• [Given data]

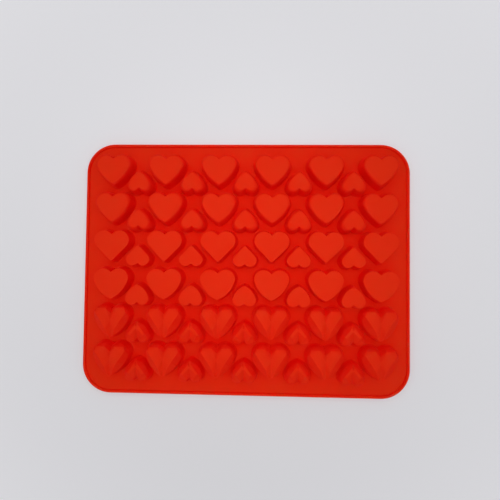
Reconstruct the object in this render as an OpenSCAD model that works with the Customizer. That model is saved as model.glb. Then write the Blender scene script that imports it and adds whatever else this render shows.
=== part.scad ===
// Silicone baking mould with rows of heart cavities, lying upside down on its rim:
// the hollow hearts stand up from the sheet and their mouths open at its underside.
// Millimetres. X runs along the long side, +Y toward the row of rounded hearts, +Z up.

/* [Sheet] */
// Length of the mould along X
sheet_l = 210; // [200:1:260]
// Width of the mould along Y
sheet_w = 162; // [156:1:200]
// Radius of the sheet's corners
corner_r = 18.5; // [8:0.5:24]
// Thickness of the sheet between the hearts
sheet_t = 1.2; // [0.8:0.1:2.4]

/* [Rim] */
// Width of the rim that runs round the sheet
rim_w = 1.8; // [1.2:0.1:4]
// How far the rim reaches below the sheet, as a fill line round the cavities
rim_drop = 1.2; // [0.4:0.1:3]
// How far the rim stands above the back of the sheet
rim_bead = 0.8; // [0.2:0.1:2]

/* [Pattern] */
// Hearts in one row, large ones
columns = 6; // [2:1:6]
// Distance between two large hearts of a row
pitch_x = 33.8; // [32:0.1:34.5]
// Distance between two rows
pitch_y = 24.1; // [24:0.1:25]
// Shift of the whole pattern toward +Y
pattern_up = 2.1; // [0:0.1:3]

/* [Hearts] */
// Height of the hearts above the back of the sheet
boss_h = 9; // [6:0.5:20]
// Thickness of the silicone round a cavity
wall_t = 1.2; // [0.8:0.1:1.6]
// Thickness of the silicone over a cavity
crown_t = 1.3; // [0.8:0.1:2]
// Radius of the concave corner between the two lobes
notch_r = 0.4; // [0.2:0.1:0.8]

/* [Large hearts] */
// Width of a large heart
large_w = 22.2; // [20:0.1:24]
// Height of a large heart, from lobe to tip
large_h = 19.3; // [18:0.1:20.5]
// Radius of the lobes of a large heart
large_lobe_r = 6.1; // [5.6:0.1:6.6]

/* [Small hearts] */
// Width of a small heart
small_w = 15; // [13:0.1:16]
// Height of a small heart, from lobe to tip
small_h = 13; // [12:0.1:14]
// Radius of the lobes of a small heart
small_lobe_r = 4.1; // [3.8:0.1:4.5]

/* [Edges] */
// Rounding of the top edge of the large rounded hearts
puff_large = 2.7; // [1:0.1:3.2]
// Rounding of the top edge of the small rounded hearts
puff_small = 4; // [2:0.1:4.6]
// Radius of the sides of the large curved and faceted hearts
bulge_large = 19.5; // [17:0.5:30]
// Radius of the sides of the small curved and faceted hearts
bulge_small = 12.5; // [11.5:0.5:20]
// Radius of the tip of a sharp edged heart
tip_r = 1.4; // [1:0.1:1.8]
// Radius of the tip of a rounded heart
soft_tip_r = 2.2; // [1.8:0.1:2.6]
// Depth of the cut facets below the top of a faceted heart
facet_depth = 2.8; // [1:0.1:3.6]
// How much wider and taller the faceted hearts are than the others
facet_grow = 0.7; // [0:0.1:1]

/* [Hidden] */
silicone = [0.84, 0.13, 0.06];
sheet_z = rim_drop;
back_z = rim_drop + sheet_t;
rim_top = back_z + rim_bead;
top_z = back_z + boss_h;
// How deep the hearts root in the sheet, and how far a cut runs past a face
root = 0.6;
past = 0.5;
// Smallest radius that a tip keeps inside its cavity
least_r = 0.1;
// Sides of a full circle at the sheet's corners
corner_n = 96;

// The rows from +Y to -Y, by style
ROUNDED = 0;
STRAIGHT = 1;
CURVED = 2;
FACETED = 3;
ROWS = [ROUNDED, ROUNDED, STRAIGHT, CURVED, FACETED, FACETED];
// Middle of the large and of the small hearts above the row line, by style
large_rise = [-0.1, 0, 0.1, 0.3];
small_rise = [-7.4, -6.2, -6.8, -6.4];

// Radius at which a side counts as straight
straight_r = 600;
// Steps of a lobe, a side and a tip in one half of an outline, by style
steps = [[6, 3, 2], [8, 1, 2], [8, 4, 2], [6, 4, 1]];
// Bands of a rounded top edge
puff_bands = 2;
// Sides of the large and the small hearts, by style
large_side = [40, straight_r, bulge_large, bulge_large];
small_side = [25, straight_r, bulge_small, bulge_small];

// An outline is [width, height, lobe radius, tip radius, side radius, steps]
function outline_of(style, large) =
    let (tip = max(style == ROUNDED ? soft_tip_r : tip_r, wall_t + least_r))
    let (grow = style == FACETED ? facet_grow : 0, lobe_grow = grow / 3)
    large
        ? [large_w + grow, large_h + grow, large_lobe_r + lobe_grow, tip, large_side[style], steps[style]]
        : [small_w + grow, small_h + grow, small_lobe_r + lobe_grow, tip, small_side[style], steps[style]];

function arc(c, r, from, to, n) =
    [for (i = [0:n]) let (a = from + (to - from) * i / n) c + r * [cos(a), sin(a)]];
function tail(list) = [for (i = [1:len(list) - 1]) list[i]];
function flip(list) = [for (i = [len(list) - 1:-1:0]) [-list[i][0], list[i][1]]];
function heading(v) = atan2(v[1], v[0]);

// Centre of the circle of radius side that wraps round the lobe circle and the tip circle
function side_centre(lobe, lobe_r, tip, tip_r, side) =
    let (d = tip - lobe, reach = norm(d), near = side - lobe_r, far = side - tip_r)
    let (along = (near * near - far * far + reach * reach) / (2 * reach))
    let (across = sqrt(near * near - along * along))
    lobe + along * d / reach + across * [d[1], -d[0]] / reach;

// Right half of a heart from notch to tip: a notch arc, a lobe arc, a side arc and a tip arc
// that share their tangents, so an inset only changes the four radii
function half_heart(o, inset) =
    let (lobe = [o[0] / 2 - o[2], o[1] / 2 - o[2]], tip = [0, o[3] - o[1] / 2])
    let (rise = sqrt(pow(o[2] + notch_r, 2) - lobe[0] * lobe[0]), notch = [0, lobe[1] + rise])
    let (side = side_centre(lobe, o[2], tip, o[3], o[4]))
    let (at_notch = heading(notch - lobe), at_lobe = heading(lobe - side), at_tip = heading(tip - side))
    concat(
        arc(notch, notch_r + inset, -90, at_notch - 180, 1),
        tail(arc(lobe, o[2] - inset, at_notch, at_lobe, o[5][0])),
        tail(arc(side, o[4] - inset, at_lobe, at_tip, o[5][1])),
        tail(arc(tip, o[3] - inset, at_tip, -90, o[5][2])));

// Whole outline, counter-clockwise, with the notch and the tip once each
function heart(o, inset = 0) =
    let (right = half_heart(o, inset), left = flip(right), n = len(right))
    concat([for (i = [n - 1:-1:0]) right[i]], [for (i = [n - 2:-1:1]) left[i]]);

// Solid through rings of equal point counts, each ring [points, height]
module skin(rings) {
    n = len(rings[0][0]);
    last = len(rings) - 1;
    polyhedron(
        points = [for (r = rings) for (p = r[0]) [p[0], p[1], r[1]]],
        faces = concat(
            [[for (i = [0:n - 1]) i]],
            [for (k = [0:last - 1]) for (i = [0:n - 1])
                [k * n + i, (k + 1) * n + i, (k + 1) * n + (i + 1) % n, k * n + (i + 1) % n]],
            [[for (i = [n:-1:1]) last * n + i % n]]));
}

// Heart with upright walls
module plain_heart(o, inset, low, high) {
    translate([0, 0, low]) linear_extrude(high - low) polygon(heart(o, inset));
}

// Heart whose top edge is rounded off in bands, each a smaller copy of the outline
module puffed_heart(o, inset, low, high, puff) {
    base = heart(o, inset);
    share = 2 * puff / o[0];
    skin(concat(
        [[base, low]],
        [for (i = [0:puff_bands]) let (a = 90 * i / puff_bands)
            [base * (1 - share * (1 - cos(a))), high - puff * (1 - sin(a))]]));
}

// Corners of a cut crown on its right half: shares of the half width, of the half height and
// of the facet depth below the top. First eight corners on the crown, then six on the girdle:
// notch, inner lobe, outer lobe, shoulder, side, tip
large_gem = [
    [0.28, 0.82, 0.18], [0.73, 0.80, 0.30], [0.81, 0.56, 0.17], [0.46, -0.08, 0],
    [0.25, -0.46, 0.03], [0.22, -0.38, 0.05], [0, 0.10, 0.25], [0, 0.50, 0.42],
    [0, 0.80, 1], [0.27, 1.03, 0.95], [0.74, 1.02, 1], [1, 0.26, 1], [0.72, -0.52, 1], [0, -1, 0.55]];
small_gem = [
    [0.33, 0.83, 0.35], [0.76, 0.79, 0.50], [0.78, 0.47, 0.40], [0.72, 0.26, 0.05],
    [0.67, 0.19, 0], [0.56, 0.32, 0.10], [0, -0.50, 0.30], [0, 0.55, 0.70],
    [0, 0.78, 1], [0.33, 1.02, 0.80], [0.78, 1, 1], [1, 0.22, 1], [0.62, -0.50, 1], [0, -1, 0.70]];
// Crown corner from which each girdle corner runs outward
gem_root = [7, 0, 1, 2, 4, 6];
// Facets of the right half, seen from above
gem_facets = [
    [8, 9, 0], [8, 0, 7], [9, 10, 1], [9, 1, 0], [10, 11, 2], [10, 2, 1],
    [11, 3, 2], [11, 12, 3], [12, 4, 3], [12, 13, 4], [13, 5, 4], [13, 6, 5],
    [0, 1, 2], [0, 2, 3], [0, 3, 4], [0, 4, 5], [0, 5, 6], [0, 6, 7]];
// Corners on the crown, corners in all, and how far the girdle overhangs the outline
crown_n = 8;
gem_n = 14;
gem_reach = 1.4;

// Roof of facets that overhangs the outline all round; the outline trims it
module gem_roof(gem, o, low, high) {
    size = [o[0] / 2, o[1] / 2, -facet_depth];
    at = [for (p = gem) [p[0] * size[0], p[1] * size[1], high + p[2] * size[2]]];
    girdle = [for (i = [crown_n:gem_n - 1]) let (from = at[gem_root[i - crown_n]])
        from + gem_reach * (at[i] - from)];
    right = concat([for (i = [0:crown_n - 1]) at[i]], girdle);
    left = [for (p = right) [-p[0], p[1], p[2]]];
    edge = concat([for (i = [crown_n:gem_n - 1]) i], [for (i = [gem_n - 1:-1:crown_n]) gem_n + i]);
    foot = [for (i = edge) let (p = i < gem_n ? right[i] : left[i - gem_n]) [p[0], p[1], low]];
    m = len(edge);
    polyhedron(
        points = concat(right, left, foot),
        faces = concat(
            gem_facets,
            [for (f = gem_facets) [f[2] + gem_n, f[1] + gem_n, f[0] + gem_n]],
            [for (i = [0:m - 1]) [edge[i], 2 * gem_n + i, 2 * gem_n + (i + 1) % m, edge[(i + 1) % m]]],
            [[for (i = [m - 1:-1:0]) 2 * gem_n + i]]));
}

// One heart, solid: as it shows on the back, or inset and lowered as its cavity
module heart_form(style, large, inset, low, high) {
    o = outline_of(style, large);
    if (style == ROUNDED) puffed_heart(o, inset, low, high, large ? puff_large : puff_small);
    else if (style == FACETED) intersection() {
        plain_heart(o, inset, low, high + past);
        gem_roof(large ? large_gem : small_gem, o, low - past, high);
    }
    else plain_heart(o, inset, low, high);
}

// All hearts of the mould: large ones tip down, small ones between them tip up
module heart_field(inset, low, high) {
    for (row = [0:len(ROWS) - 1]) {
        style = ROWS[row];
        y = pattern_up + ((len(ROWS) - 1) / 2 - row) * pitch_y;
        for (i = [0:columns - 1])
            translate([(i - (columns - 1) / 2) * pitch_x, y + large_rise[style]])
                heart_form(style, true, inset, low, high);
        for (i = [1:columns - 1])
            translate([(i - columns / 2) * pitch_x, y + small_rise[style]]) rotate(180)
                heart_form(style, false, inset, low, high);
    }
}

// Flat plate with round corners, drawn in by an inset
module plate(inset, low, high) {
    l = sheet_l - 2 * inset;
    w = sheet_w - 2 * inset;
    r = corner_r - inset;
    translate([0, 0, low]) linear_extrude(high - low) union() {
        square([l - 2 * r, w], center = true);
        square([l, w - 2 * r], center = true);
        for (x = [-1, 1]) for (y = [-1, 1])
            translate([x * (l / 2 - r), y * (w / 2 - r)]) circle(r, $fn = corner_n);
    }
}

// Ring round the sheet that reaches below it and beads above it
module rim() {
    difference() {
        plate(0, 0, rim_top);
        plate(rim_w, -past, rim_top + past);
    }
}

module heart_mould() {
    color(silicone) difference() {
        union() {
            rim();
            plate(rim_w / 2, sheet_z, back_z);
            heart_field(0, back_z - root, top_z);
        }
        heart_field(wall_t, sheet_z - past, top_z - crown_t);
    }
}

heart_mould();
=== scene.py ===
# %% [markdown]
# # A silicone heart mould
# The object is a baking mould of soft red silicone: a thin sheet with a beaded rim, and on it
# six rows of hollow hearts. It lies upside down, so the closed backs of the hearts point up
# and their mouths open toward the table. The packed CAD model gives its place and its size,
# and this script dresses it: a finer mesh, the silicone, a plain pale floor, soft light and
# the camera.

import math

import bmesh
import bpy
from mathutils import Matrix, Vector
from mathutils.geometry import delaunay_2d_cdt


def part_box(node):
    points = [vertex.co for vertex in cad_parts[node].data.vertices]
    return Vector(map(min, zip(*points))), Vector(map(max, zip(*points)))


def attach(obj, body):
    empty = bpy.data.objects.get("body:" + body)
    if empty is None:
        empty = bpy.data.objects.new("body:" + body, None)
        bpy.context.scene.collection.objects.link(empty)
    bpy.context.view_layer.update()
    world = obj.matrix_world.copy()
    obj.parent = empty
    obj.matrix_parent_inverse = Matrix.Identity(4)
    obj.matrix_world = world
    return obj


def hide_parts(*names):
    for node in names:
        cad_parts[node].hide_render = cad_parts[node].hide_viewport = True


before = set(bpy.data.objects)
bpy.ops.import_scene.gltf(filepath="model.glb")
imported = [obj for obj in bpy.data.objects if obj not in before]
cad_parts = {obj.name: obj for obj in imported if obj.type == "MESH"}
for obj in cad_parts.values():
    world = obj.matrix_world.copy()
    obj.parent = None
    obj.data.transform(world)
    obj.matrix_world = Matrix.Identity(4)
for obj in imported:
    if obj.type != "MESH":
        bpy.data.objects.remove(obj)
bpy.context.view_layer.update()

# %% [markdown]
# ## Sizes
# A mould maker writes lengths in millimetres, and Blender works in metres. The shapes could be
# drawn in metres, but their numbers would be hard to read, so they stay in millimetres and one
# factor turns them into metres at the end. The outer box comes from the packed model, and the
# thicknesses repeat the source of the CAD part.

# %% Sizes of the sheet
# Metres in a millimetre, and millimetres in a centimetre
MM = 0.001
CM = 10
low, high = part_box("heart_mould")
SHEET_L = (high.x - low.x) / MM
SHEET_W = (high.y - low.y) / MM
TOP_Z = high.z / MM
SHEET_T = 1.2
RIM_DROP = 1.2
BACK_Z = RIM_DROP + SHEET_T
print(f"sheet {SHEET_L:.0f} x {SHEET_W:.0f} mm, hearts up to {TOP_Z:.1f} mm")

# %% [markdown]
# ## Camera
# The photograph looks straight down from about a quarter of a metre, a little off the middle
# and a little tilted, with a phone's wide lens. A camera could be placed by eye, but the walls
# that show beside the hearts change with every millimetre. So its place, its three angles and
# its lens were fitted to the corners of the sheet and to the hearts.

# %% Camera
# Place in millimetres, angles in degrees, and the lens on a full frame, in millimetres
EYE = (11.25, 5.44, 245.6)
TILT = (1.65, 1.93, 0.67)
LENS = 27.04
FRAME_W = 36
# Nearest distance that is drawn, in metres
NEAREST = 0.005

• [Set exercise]
Identify every line where the string "else" appears.

• [The reply]
Reconstruct the object in this render as an OpenSCAD model that works with the Customizer. That model is saved as model.glb. Then write the Blender scene script that imports it and adds whatever else this render shows.
    else if (style == FACETED) intersection() {
    else plain_heart(o, inset, low, high);